Extract, Transform, and Load (ETL) is the process of combining data from numerous sources, translating it into a common format, and delivering it to a destination, typically a Data Warehouse, to gain important business insights. ETL takes data from sources using settings and connectors, then changes it using computations such as filtering, aggregation, ranking, business transformation, and so on, all based on business requirements.
What is ETL Process?
Implementing an ETL process allows you to streamline the process of extracting data from multiple sources, applying the data transformation, and loading it to the desired data warehouse. An effective, well-defined ETL process ensures that the data in the target destination is accurate, consistent, and ready for use by end users or other applications. With the right data available in a single place, business users can jump right into making reports and dashboards.
Traditionally, you need to have a staging area in your ETL process to store and sort out the data extracted from multiple data sources before sending it to a centralized repository. With the advent of powerful cloud-based data warehouses like Google BigQuery, Snowflake, and Amazon Redshift, you can often don’t need a separate staging area. On-demand scalability and best-in-class performance of these data warehouses allow you to carry out all your data transformations using SQL. Extracting data from Saas-based applications has also become much more efficient as you can simply connect via APIs or webhooks.
Data may be simply analyzed using pre-calculated OLAP summaries, making the process easier and faster.
Looking for the best ETL tools to connect your data sources? Rest assured, Hevo’s no-code platform helps streamline your ETL process. Try Hevo and equip your team to:
- Integrate data from 150+ sources(60+ free sources).
- Simplify data mapping with an intuitive, user-friendly interface.
- Instantly load and sync your transformed data into your desired destination.
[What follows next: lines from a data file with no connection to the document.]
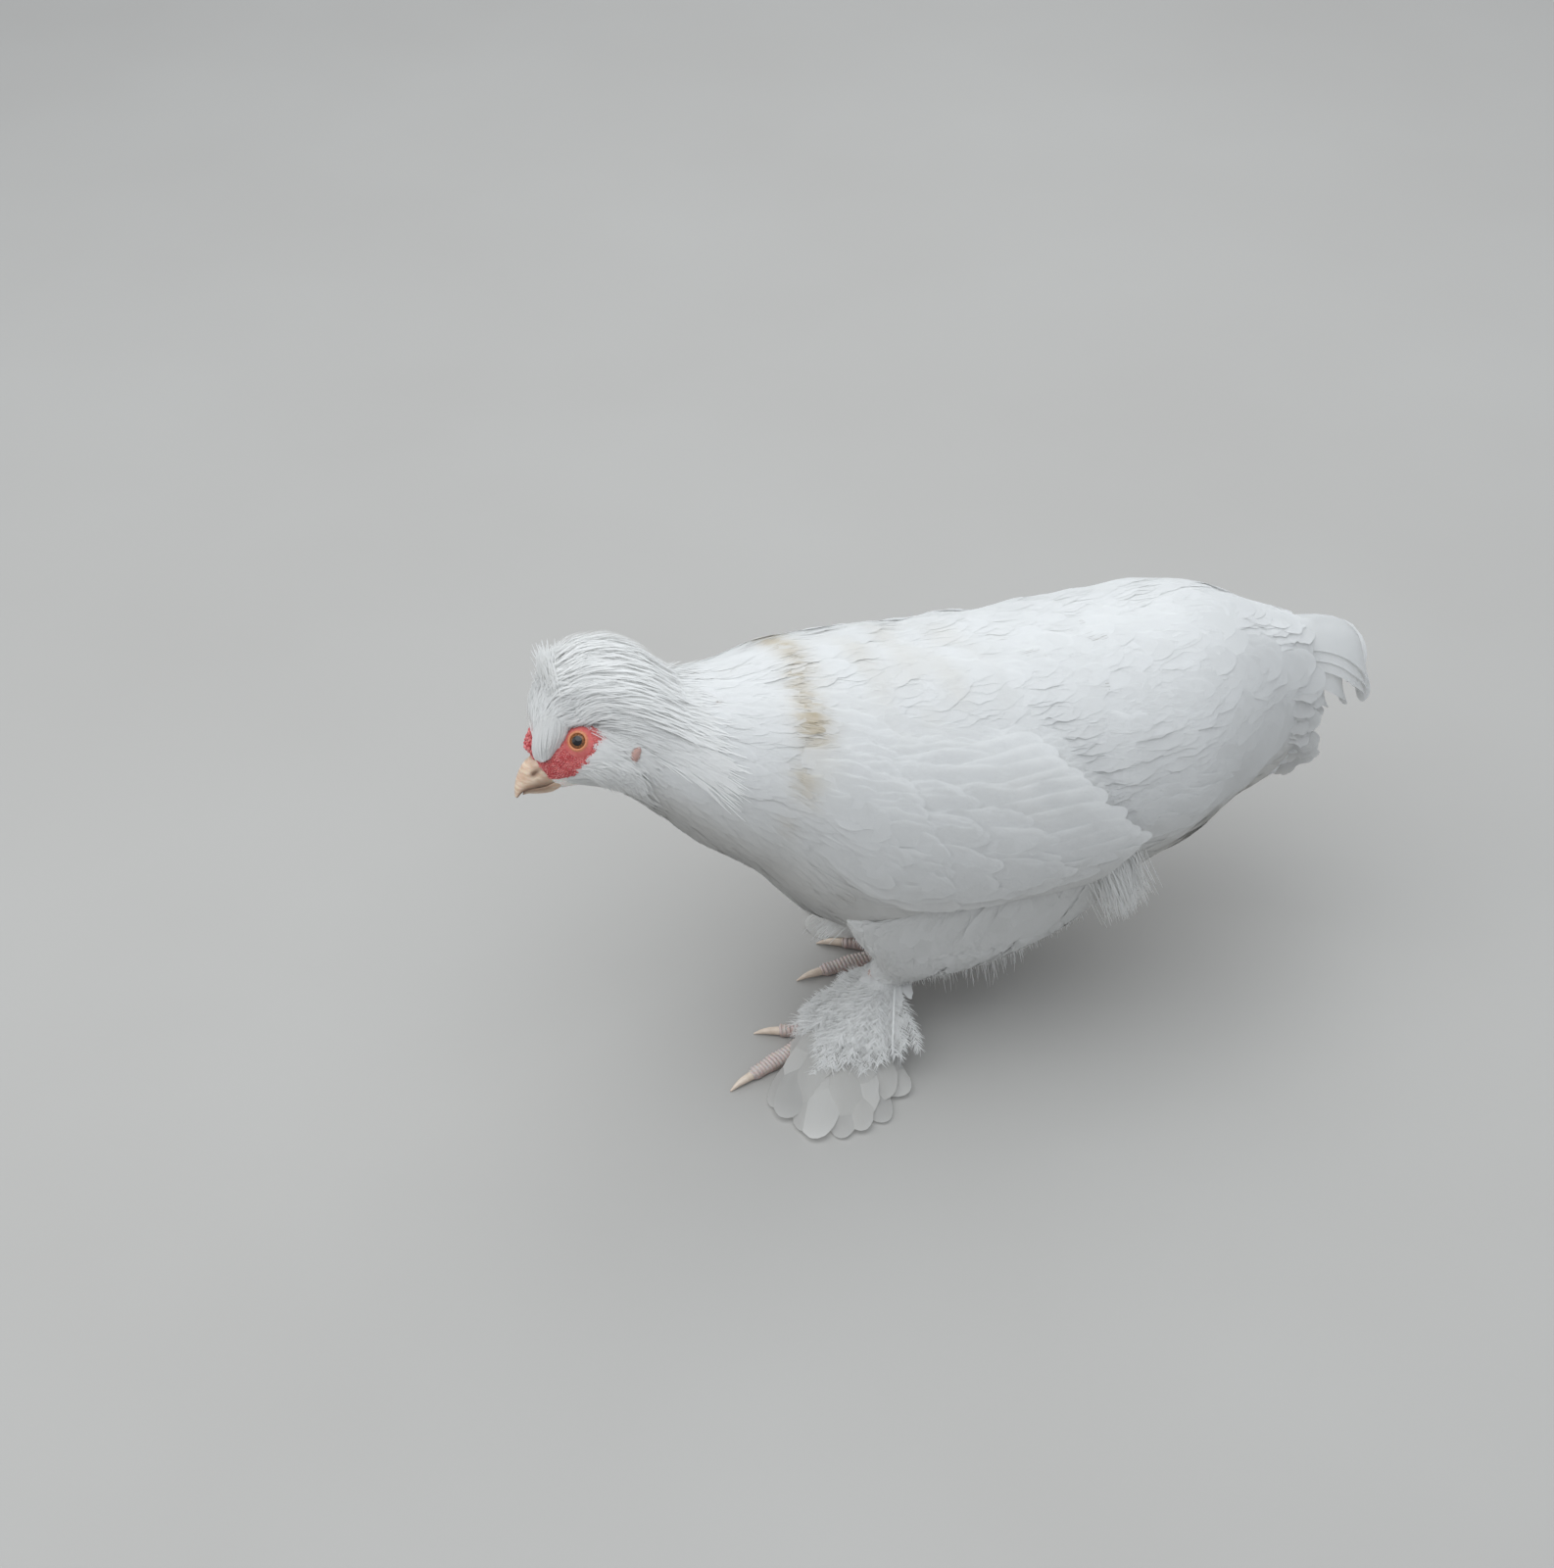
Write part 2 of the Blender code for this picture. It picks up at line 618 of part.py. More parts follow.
BOOT_TIERS = (
    # place on the shank from the foot up, how many, first and last way out (degrees back from ahead), length,
    # height of the tips, half width
    (0.05, 5, 67, 110, 0.065, 0.0018, 0.0080),
    (0.28, 4, 42, 124, 0.042, 0.0075, 0.0082),
    (0.48, 4, 26, 128, 0.031, 0.0130, 0.0076),
    (0.66, 3, 20, 112, 0.023, 0.0185, 0.0068),
)


def thigh(word, side):
    """An upright loft of ovals that narrows to a ring at the hock."""
    centre, hock, _ = LEGS[word]
    down = (centre - hock).normalized()
    across = down.cross(Vector((0, 1, 0))).normalized()
    sideways = down.cross(across) * -side
    rings = []
    turns = [2 * math.pi * k / 24 for k in range(24)]
    for z, x, half_x, y, half_y in THIGH:
        rings.append([Vector((x + half_x * math.cos(t), side * (y + half_y * math.sin(t)), z)) for t in turns])
    rings.append([
        hock - down * GAP + (across * math.cos(t) + sideways * math.sin(t)) * HOCK_RADIUS for t in turns
    ])
    return cut(loft("thigh_" + word, rings, PLUMAGE), clear_torso)


def toe(centre, ahead, length, radius):
    """Comes down onto the floor from the foot's centre and lies along it, flat below."""
    steps = 5
    path, radii = [], []
    for i in range(steps + 1):
        f = i / steps
        height = blend(0.0080, 0.0030, min(1.0, f / 0.35)) - 0.0006 * f
        path.append(Vector((centre.x, centre.y, height)) + ahead * (length * f))
        radii.append(radius * (1.12 - 0.34 * f) * (1 + 0.08 * math.cos(i * math.pi)))
    return tube("toe", path, radii, sides=7, floor=0.0)


def claw(name, root, ahead):
    path = [root + ahead * (CLAW * f) + Vector((0, 0, 0.0008 * f - 0.0028 * f * f)) for f, _ in CLAW_SHAPE]
    tube(name, path, [radius for _, radius in CLAW_SHAPE], HORN, sides=7, ends=(ahead, None), floor=0.0)


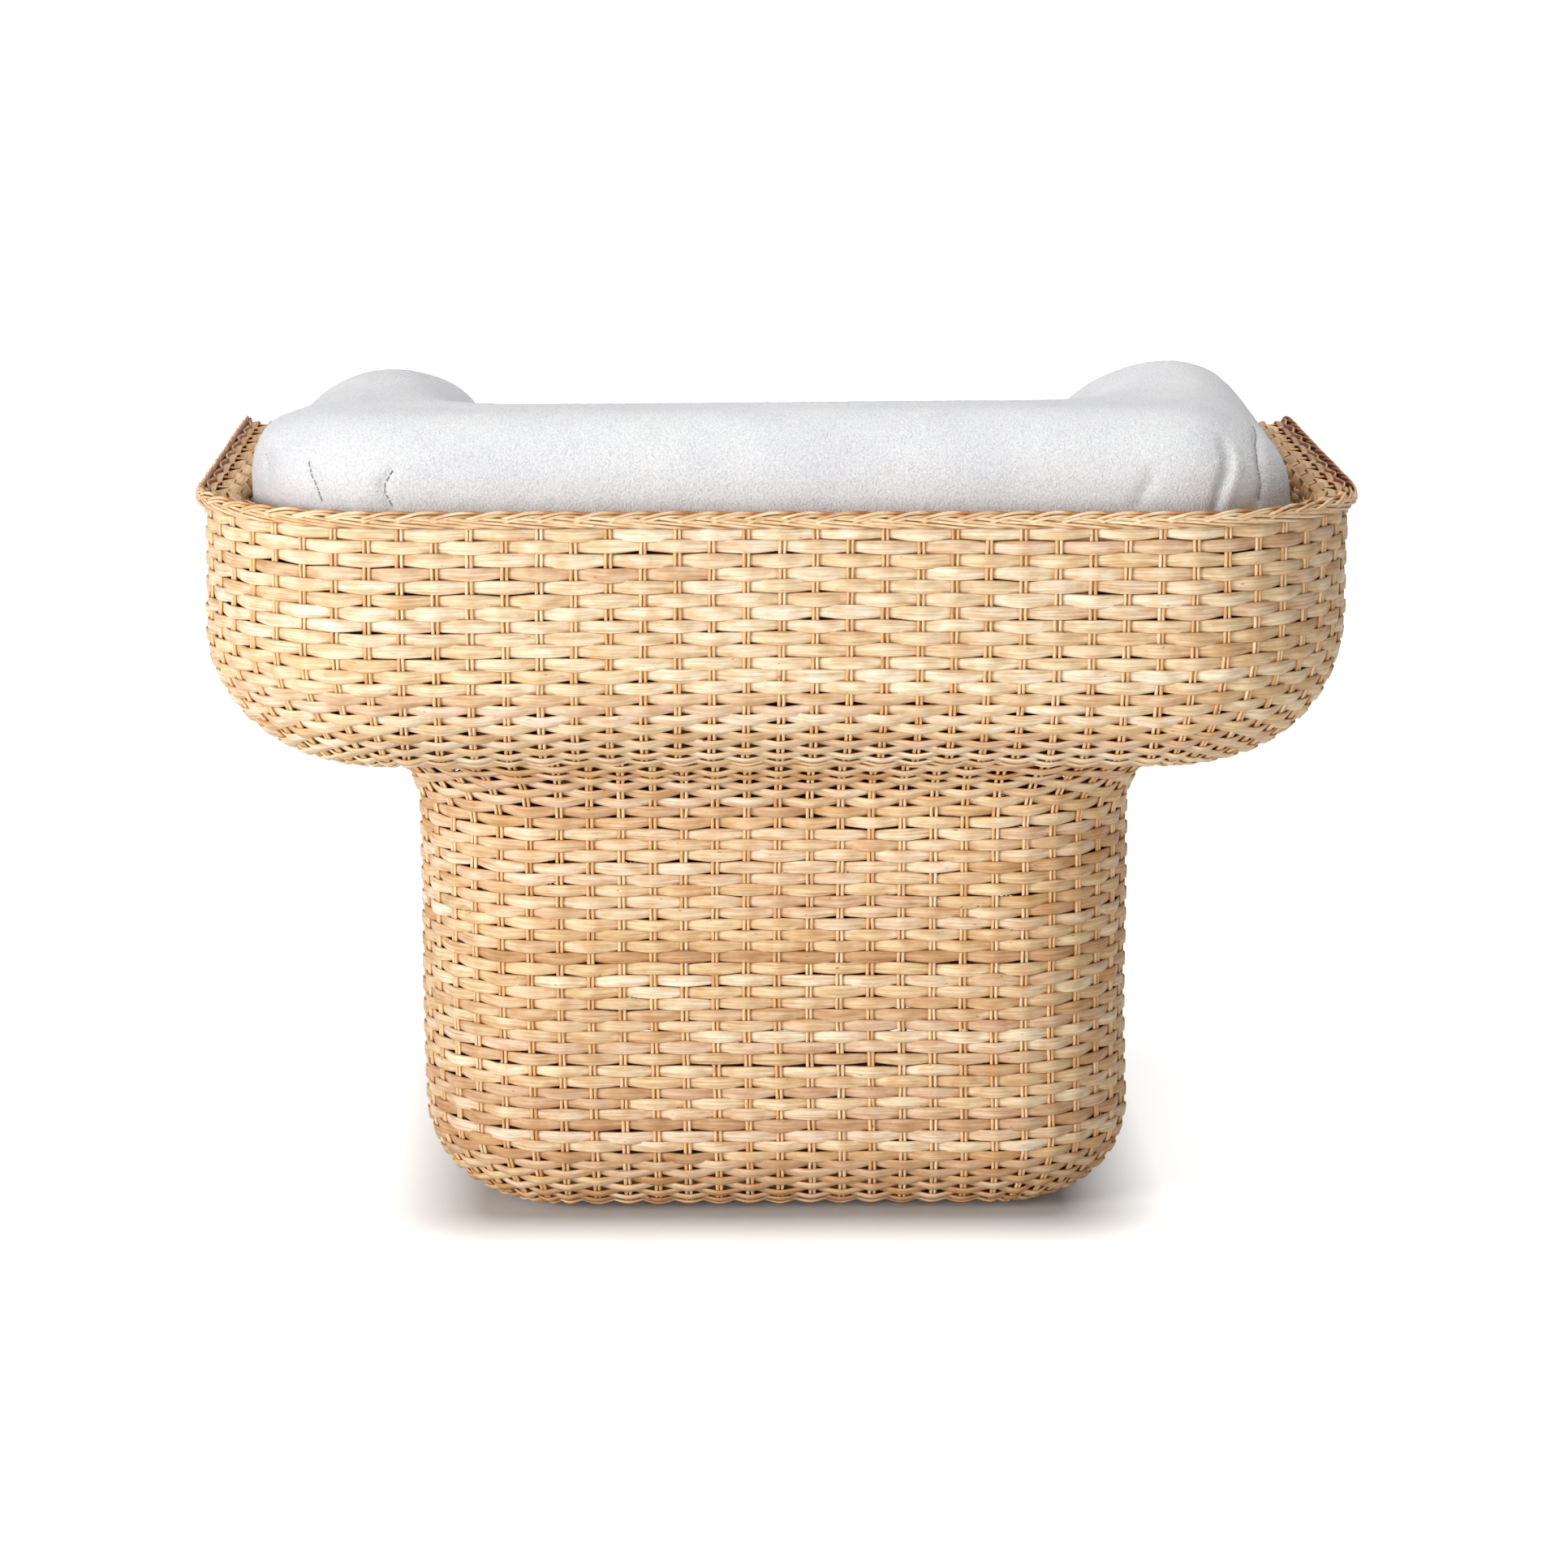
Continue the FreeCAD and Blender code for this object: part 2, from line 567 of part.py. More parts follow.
def arm_bow(side_name, sign):
    """The bent pole that carries the rim from the arm down to the front rail."""
    body = new_body(f"arm_bow_{side_name}")
    r1, r2 = f"Sizes.shoulder_radius - {RIM_POLE_DROP}", f"Sizes.lip_radius + {RIM_POLE_DROP}"
    z1, z2 = "Sizes.rim_height - Sizes.shoulder_radius", "Sizes.lip_height + Sizes.lip_radius"
    ya, yb, za, zb = size(SHOULDER_Y), size(LIP_Y), size(z1), size(z2)
    ra, rb = size(r1), size(r2)
    turn = math.asin((ra + rb) / math.hypot(yb - ya, zb - za)) - math.atan2(zb - za, yb - ya)
    steep = math.degrees(turn)
    path = new_sketch(body, "path", "YZ_Plane")
    shoulder = arc(path, ya, za, ra, 90 - steep, 90)
    x1, y1 = ya + ra * math.sin(turn), za + ra * math.cos(turn)
    fall = line(path, x1, y1, yb - rb * math.sin(turn), zb - rb * math.cos(turn))
    foot = arc(path, yb, zb, rb, 270 - steep, 270)
    joined(path, shoulder, 1, fall, 1)
    joined(path, fall, 2, foot, 1)
    path.addConstraint(Sketcher.Constraint("Vertical", shoulder, 2, shoulder, 3))
    path.addConstraint(Sketcher.Constraint("Vertical", foot, 2, foot, 3))
    bound(path, "Radius", "shoulder", r1, shoulder)
    bound(path, "Radius", "foot", r2, foot)
    place_x(path, "shoulder_y", SHOULDER_Y, shoulder, 3)
    place_y(path, "shoulder_z", z1, shoulder, 3)
    place_x(path, "foot_y", LIP_Y, foot, 3)
    place_y(path, "foot_z", z2, foot, 3)
    section = new_sketch(body, "section", "XZ_Plane", f"-({SHOULDER_Y})")
    circle_at(section, "0", RIM_POLE_Z, "Sizes.bow_pole")
    body.setExpression(".Placement.Base.x", f"{sign} * {BOW_X}")
    doc.recompute()
    sweep(body, path, section)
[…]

Choose Hevo for a seamless experience and know why Industry leaders like Meesho say- “Bringing in Hevo was a boon. “
Get Started with Hevo for Free
3 Stages in ETL Process
Here’s a breakdown of each stage of the ETL Process to help you better understand how it works.
1. Extract
The extraction stage is the initial step of the ETL Process. If you have a lot of data sources, such as files, databases, spreadsheets, and so on, that you wish to convert into a new format, an ETL tool will aggregate it all for you. This data is placed in a “staging area,” which is a temporary storage location for the information.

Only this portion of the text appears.